The above figure also shows the ddr_board.qsys block. The three central blocks (address expander, msgdma_bbb.qsys (scatter-gather DMA), and msgdma_bbb.qsys) allow host direct memory access (DMA) to DDR. This DMA is distinct from the DMA module inside of the Intel FPGA AI Suite IP, shown in Figure 3. Host reads and writes begin with the host sending a request via the MMIO interface to initiate a read or write. When requesting a read, the DMA gathers the data from DDR and sends it to the host via the host-read interface. When requesting a write, the DMA reads the data over the host-write interface and subsequently writes it to DDR.

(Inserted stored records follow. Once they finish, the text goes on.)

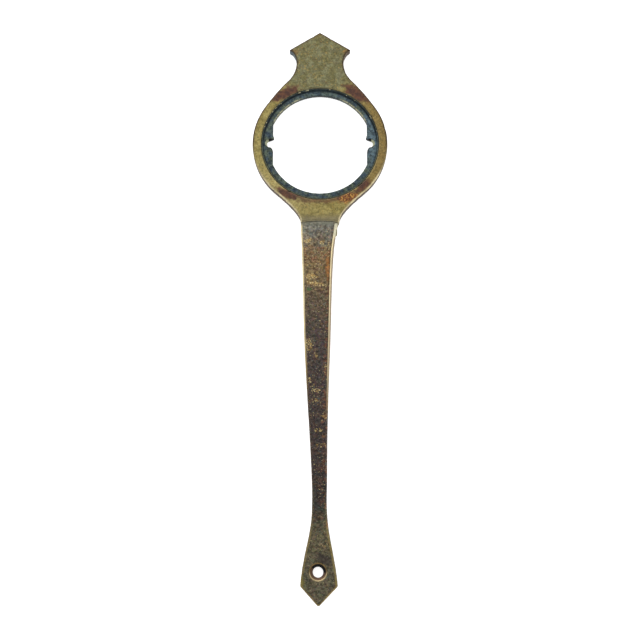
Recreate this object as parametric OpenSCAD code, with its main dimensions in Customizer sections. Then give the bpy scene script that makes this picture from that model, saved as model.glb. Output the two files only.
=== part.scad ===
// Flat brass ring key: a pointed head with a lugged ring, lapped and brazed to a long tapering handle.
// The origin is on the ring's axis in the plane of the back, +Y runs to the pointed end, +Z to the front face.

/* [Head] */
// Thickness of the head plate
head_t = 4.5; // [4:0.1:6]
// Outer radius of the ring
ring_r = 29.7; // [28.5:0.1:31]
// Distance from the ring's axis to the pointed end
apex_y = 52.8; // [50:0.1:58]
// Distance from the ring's axis to the two ears of the tab
ear_y = 44.3; // [44:0.1:46]
// Half the width across the ears
ear_x = 13.7; // [13:0.1:15]
// Half the width of the tab's waist
waist_x = 10.4; // [9.5:0.1:11]
// Distance from the ring's axis to the waist
waist_y = 38.4; // [37.5:0.1:39]
// Half the width of the neck
neck_x = 8.3; // [8:0.1:9]
// Distance from the ring's axis to the neck line
neck_y = 36; // [35:0.1:38]

/* [Lug ring] */
// Outer radius of the lug ring, which is the bore of the head
lug_ring_r = 26; // [25.8:0.1:26.5]
// Radius of the seat that the cap drops into
seat_r = 25.4; // [25:0.1:25.4]
// Radius of the opening through the web
web_r = 22.8; // [22:0.1:23.5]
// Half the distance between the two flats
flat_x = 20.8; // [20:0.1:21.5]
// Thickness of the web between the two seats
web_t = 1.8; // [1:0.1:2.2]
// How far the ring's rims stay below the faces of the head
rim_inset = 0.25; // [0.1:0.05:0.5]
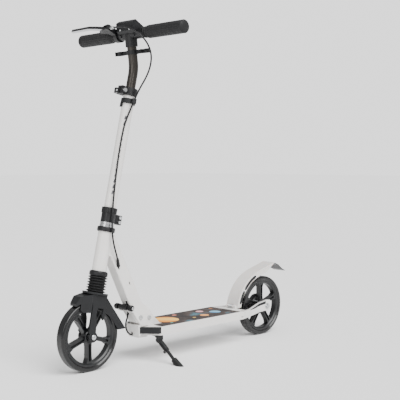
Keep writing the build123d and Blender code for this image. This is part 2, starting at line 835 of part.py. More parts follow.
skewer_u, skewer_s = 30, 712
cam_y = -21
with BuildPart() as clamp_collar:
    with BuildSketch(steering.offset(collar_low)):
        Circle(21.5)
        with Locations((28, 0)):
            Rectangle(20, 20)
    extrude(amount=collar_high - collar_low)
    with BuildSketch(steering.offset(collar_low)):
        Circle(tube_radius)
        with Locations((30, 0)):
            Rectangle(40, 3)
    extrude(amount=tube_head - collar_low, mode=Mode.SUBTRACT)
    with BuildSketch(steering.offset(tube_head)):
        Circle(upper_radius + running_gap)
        with Locations((30, 0)):
            Rectangle(40, 3)
    extrude(amount=collar_high - tube_head, mode=Mode.SUBTRACT)
    with BuildSketch(steer_side):
        with Locations((skewer_u, skewer_s)):
            Circle(2.5)
    extrude(amount=30, both=True, mode=Mode.SUBTRACT)
finish(clamp_collar, "clamp_collar")

with BuildPart() as skewer:
    with BuildSketch(steer_side.offset(-16)):
        with Locations((skewer_u, skewer_s)):
            Circle(2.5)
    extrude(amount=16 - cam_y)
    with BuildSketch(steering.offset(skewer_s - 2.7)):
        with Locations((skewer_u, cam_y)):
            Circle(5)
    extrude(amount=5.4)
    with BuildSketch(steering.offset(skewer_s - 7)):
        with Locations((skewer_u, cam_y)):
            Circle(2.5)
    extrude(amount=14)
    with BuildSketch(steer_side.offset(-10)):
        with Locations((skewer_u, skewer_s)):
            RegularPolygon(6.5, 6)
    extrude(amount=-6)
finish(skewer, "clamp_skewer")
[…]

Note that in board.qsys, a block for the Avalon MM to AXI4 conversion is not explicitly instantiated. Instead, an Avalon MM pipeline bridge connects to an AXI4 bridge. Platform Designer implicitly infers a protocol adapter between these two bridges.

Note: Avalon MM/AXI4 adapters in Platform Designer might not close timing.

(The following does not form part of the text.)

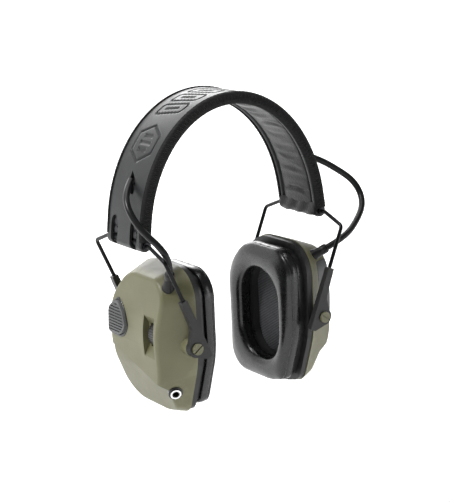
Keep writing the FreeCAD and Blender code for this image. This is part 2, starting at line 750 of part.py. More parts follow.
def make_circuit_board():
    board = box((52.6, -8.0, -20.0), (54.2, 13.0, 28.0))
    chips = [
        box((51.0, -4, -6), (52.6, 6, 4)),
        box((51.4, 2, 10), (52.6, 9, 16)),
        box((50.8, -5, 18), (52.6, 0, 23)),
        box((51.2, -3, -19), (52.6, 7, -12)),
    ]
    return board.multiFuse(chips).removeSplitter()


# ---- Battery door --------------------------------------------------------------------------


def door_zone(gap):
    """The stretch of the right cup's skin that the door takes the place of."""
    outline = [
        Vector(80, -80, HINGE_Z + 1.0 + gap),
        Vector(60.0, -80, HINGE_Z + 1.0 + gap),
        Vector(50.6 + gap, -80, 15.0),
        Vector(48.4 + gap, -80, DOOR_TOP_Z - gap),
        Vector(80, -80, DOOR_TOP_Z - gap),
    ]
    radii = [0.5, 3.0, 8.0, 2.0, 0.5]
    return prism(rounded_loop(outline, radii), Y_AXIS * (80 + DOOR_FRONT_Y - gap))


def hinge_rod(radius, low_y, high_y):
    return rod(Vector(HINGE_X, low_y, HINGE_Z), Vector(HINGE_X, high_y, HINGE_Z), radius)


def make_door(outer):
    skin = outer.cut(cup_body(DOOR_WALL, 0))
    door = skin.common(door_zone(DOOR_GAP))
    door = door.cut(hinge_rod(KNUCKLE_RADIUS + 0.4, *SHELL_KNUCKLE_SPAN))
    for low_y, high_y in KNUCKLE_SPANS:
        door = door.fuse(hinge_rod(KNUCKLE_RADIUS, low_y, high_y))
    for low_y, high_y in KNUCKLE_SPANS:
        web = box((HINGE_X - 1.6, low_y, HINGE_Z), (HINGE_X + 0.4, high_y, HINGE_Z + 3))
        door = door.fuse(web)
    return door.cut(hinge_rod(HINGE_PIN_RADIUS + RUNNING_GAP, -30, 30)).removeSplitter()


def make_right_shell(blank, outer):
    shell = blank.cut(door_zone(0))
    for low_y, high_y in KNUCKLE_SPANS:
        shell = shell.cut(hinge_rod(KNUCKLE_RADIUS + 0.5, low_y - 0.4, high_y + 0.4))
    low_y, high_y = SHELL_KNUCKLE_SPAN
    bracket = box((HINGE_X - 3.5, low_y, HINGE_Z - 3.0), (HINGE_X, high_y, HINGE_Z))
    shell = shell.fuse(hinge_rod(KNUCKLE_RADIUS, low_y, high_y)).fuse(bracket.common(outer))
    return shell.cut(hinge_rod(HINGE_PIN_RADIUS, -30, 30)).removeSplitter()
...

Platform Designer optimizes for area instead of fMAX by default, so you might need to change the interconnect settings for the inferred Avalon MM/AXI4 adapter. For example, we made some changes as shown in the following figure.

Figure 5. Adjusting the Interconnect Settings for the Inferred Avalon MM/AXI4 Adapter to Optimize for fMAX Instead of Area.
Note: This enables timing closure on the DDR clock.

To access the view in the above figure:

  • Within the Platform Designer GUI choose View -> Domains. This brings up the Domains tab in the top-right window.
  • From there, choose an interface (for example, ddr_0_axi).
  • For the selected interface, you can adjust the interconnect parameters, as shown on the bottom-right pane.
  • In particular, we needed to change Burst adapter implementation from Generic converter (slower, lower area) to Per-burst-type converter (faster, higher area) to close timing on the DDR clock.

This was the only change needed to close timing, however it took several rounds of experimentation to determine this was the setting of importance. Depending on your system, other settings might need to be tweaked.